Mood-based visuals, augmented reality, shooting in portrait -- where are music videos headed?

The good thing about the global music industry’s return from the edge of the financial cliff is that huge budgets are being green-lighted for music videos again. This year alone videos have proven they are a vital artform.
 
Childish Gambino’s politically potent ‘This Is America’ has had the same cultural impact that Michael Jackson and his zombies had in 1983 with ‘Thriller’. Clips accompanying Drake’s ‘God’s Plan’ and ‘Nice For What’, Justin Timberlake’s ‘Man of the Woods’, Kendrick Lamar and SZA’s ‘All the Stars’ and Janelle Monae’s ‘PYNK’ are examples of great creativity at work in 2018.
 
The question is, where does the music video go from here? Mood-based visuals and artificial intelligence? Where does vertical video come into all this as clips become adapted for smartphone viewing?  In mid-July, Billboard assembled execs from YouTube, Snapchat, Spotify and video content management platform Vydia to ponder this. The general answer was: there will be changes but it’s too early to make definite predictions.
 
Music videos must follow the changing behaviour pattern of consumers.
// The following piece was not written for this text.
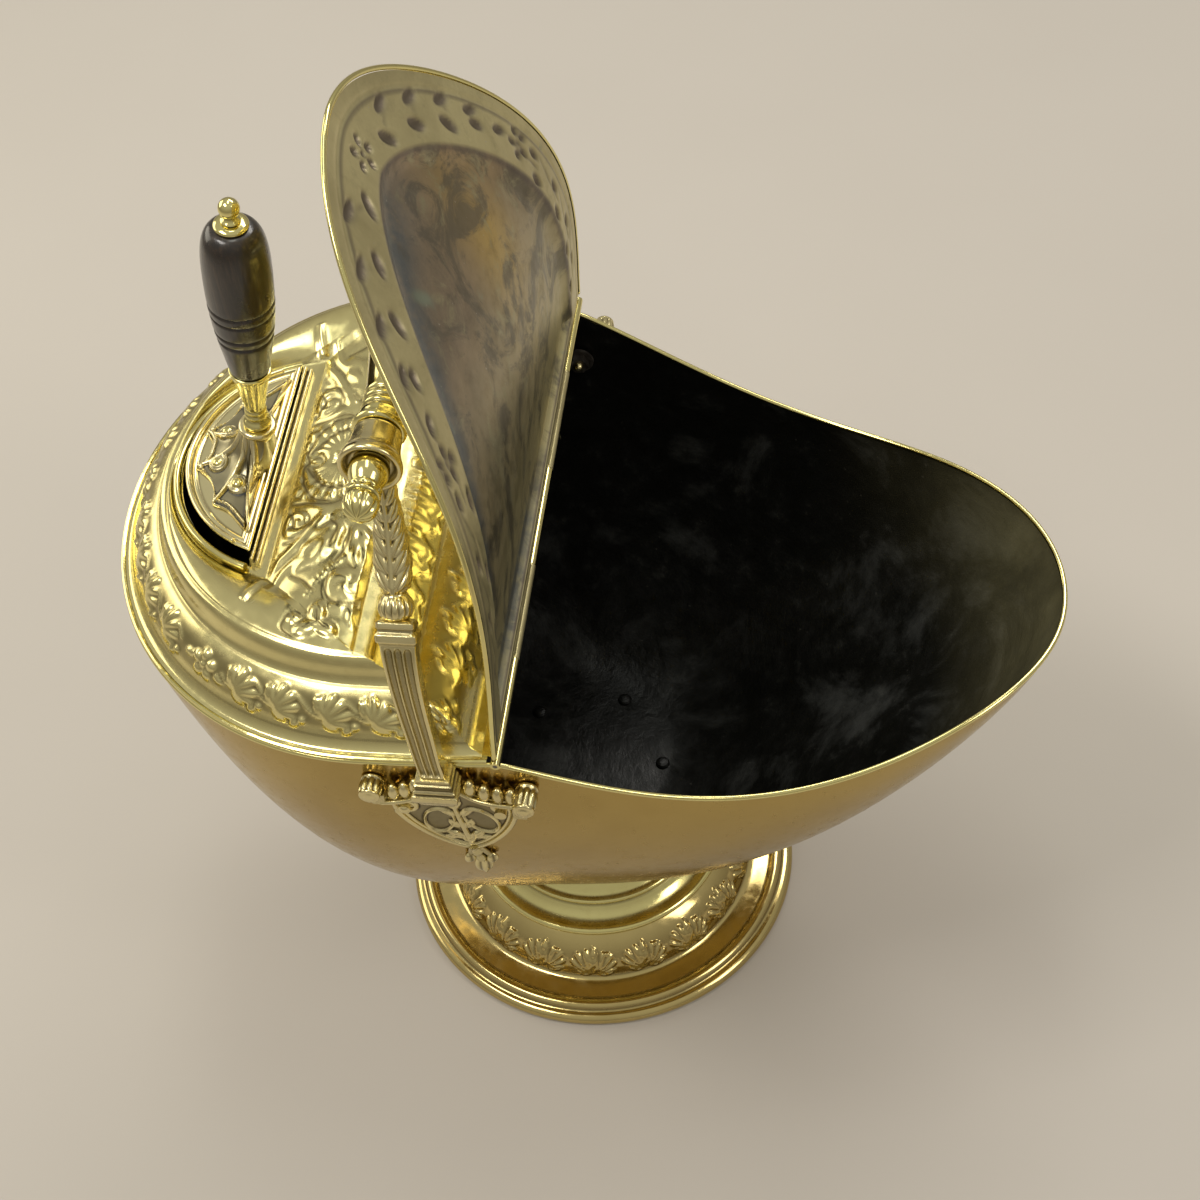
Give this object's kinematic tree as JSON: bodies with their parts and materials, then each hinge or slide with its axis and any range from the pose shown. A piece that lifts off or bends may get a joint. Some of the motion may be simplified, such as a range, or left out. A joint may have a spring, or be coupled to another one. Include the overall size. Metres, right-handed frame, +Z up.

Right now, the music industry has its eyes set on Generation Z – those born after 1995 - who prefer their music (and videos) personalised and interactive.
 
The growing popularity of vertical videos was inevitable. 44% of smartphones use it for music. For years, videos were shot in “portrait” mode as they were meant to be watched on TV. Now vertical videos are more immersive with 360-degree viewing and augmented reality. 85% of videos on smartphones are watched with the sound off, according to Digiday, so expect more graphics. Some directors question that as it’s a format that is quickly scrolled, why spend time and energy on creating captivating visuals?
 
On the other hand, music executives tell Industrial Strength that the importance of the music video will rise as streaming services help millions of music fans discover new tracks.  Visuals help them understand these new discoveries quicker and also the lifestyles and cultures they represent.
 
Lyor Cohen, head of music at YouTube, predicted to Billboard, “As we're watching the tide rising and now video is not an expense item, but an item that artists can actually make money from ­– now we're going to see an acceleration on the focus and attention spent on creating really dope videos.”
 
Vydia’s CEO Roy Lamanna added, “The tricky thing with music videos, and the thing that MTV always had a difficult time with, is that everyone essentially makes a program decision every three minutes – every three minutes, you're making a new decision whether or not you want to leave. And so the future of music videos, I think, is very much aligned with the future of music. It's going to be more mood-based. I think that a lot of that data right now is people are associating moods with playlists and moods with music.”